A code of ethics for a firm sets the standard for basic principles of integrity, trust, and honesty. It gives the staff behavioral standards and addresses conflicts of interest. Ethical breaches can lead to big problems for firms, resulting in sanctions, fines, management turnover, and unwanted negative publicity. Having an ethical code can be a mitigating factor with regulators if a breach occurs.
When analyzing ethics codes, these are items to be considered:
- Make sure the board of directors receives relevant corporate information in a timely manner.
- Ethics codes should be in compliance with the corporate governance laws of the location country and with the governance requirements set forth by the local stock exchange. Firms should disclose whether they adhered to their own ethical code, including any reasons for failure.
- The ethical code should prohibit advantages to the firm's insiders that are not offered to shareowners.
- A person should be designated to be responsible for corporate governance.
- If selected management personnel receive waivers from the ethics code, reasons should be given.
- If any provisions of the ethics code were waived recently, the firm should explain why.
- The firm's ethics code should be audited and improved periodically.
In evaluating management, investors should:
- Verify that the firm has committed to an ethical framework and adopted a code of ethics.
- See if the firm permits board members or management to use firm assets for personal reasons.
- Analyze executive compensation to assess whether it is commensurate with responsibilities and performance.
- Look into the size, purpose, means of financing, and duration of any share-repurchase programs.
Beside the management, we have to be aware of the Audit committee, the Nominations committee and other Board committee. We need also to be aware of the remuneration and compensation package to analyze if they are tied with their responsibilities and performance.
The Audit committee ensures that the financial information provided to shareholders is complete, accurate, reliable, relevant, and timely. Investors must determine whether:
- Proper accounting and auditing procedures have been followed.
- The external auditor is free from management influence.
- Any conflicts between the external auditor and the firm are resolved in a manner that favors the shareholder.
- Independent auditors have authority over the audit of all the company's affiliates and divisions.
- All board members serving on the audit committee are independent.
- Committee members are financial experts.
- The shareholders vote on the approval of the board's selection of the external auditor.
- The audit committee has authority to approve or reject any proposed non-audit engagements with the external audit firm.
- The firm has provisions and procedures that specify to whom the internal auditor reports. Internal auditors must have no restrictions on their contact with the audit committee.
- There have been any discussions between the audit committee and the external auditor resulting in a change in financial reports due to questionable interpretation of accounting rules, fraud, etc.
- The audit committee controls the audit budget.
Investors should be sure a committee of independent board members sets executive compensation, commensurate with responsibilities and performance. The committee can further these goals by making sure all committee member s are independent, and by linking compensation to long-term firm performance and profitability.

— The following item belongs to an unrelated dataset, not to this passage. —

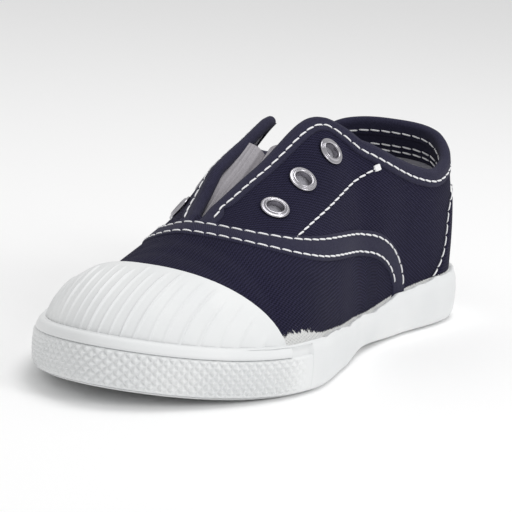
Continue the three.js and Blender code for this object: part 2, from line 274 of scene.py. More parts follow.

Investors, when analyzing this committee, should determine whether:
- Executive compensation is appropriate.
- The firm has provided loans or the u se of company property to board members.
- Committee members attend regularly.
- Policies and procedures for this committee are in place.
- The firm has provided details to shareholders regarding compensation in public documents.
- Terms and conditions of options granted are reasonable.
- Any obligations regarding share-based compensation are met through issuance of new shares.
- The firm and the board are required to receive shareholder approval for any share-based remuneration plans, since these plans can create potential dilution issues.
- Senior executives from other firms have cross-directorship links with the firm or committee members. Watch for situations where individuals may benefit directly from reciprocal decisions on board compensation.
The nominations committee handles recruiting of new (independent) board members. It is responsible for:
- Recruiting qualified board members.
- Regularly reviewing performance, independence, skills, and experience of existing board members.
- Creating nomination procedures and policies.
- Preparing an executive management succession plan.
Candidates proposed by this committee will affect whether or not the board works for the benefit of shareholders. Performance assessment of board members should be fair and appropriate. Investors should review company reports over several years to see if this committee has properly recruited board members who have fairly protected shareholder interests. Investors should also review:
- Criteria for selecting new board members.
- Composition, background, and expertise of present board members. How do proposed new members complement the existing board?
- The process for finding new members (i.e., input from outside the firm versus management suggestions).
- Attendance records.
- Succession plans for executive management (if such plans exist).
- The committee's report, including any actions, decisions, and discussion.
Additional or other board committees can provide more insight into goals and strategies of the firm. These committees are more likely to fall outside typical corporate governance codes, so they are more likely to be comprised of members of executive management. Be wary of this-independence is once again critical to maintain shareowners' best interests.